Analysis: Section 4(6) of the 1947 Act applied where goods purchased on the footing that they would be resold by actual delivery in Madhya Pradesh for consumption in the State were in fact utilised for another purpose. The timber was purchased on such declarations, but the contract showed that the consignee was outside the State and the timber was intended to be sent to Jodhpur. The statutory condition of use for consumption in Madhya Pradesh was therefore not satisfied, and the purchase price was liable to be included in turnover.
Conclusion: The inclusion of the purchase price in turnover was justified and the finding was against the assessee.
Issue (ii): Whether the assessee could avoid liability on the ground that the subsequent sale to the railway authorities formed part of inter-State trade.

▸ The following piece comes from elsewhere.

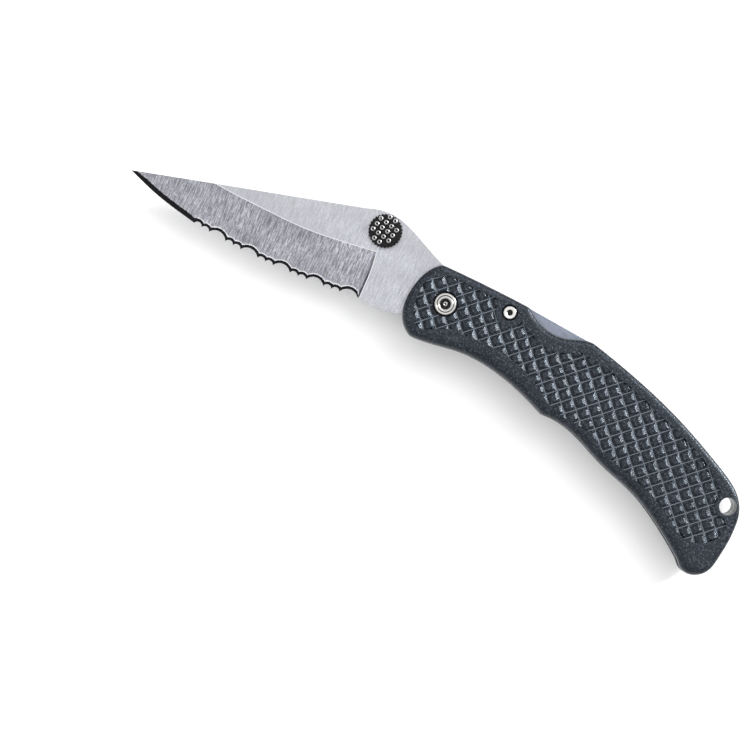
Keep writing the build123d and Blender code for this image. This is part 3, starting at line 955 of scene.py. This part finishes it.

Analysis: The reliance on the inter-State trade principle was misplaced because the original local purchases were themselves taxable transactions. Tax had not been collected initially only because the assessee's declarations deferred recovery to the stage contemplated by section 4(6). Once the assessee acted contrary to the declarations and prevented that recovery, he could not avoid liability by characterising the later movement as inter-State trade.
Conclusion: The inter-State trade objection failed and the finding was against the assessee.
Final Conclusion: The reference was answered in favour of the Revenue, and the assessee's liability to have the purchase price included in turnover was upheld.
Ratio Decidendi: Where goods are purchased on a declaration that they will be resold by actual delivery in the State for consumption there, but are in fact used or intended for another destination or purpose, section 4(6) authorises inclusion of the purchase price in turnover and the purchaser cannot escape liability by relying on a later inter-State movement.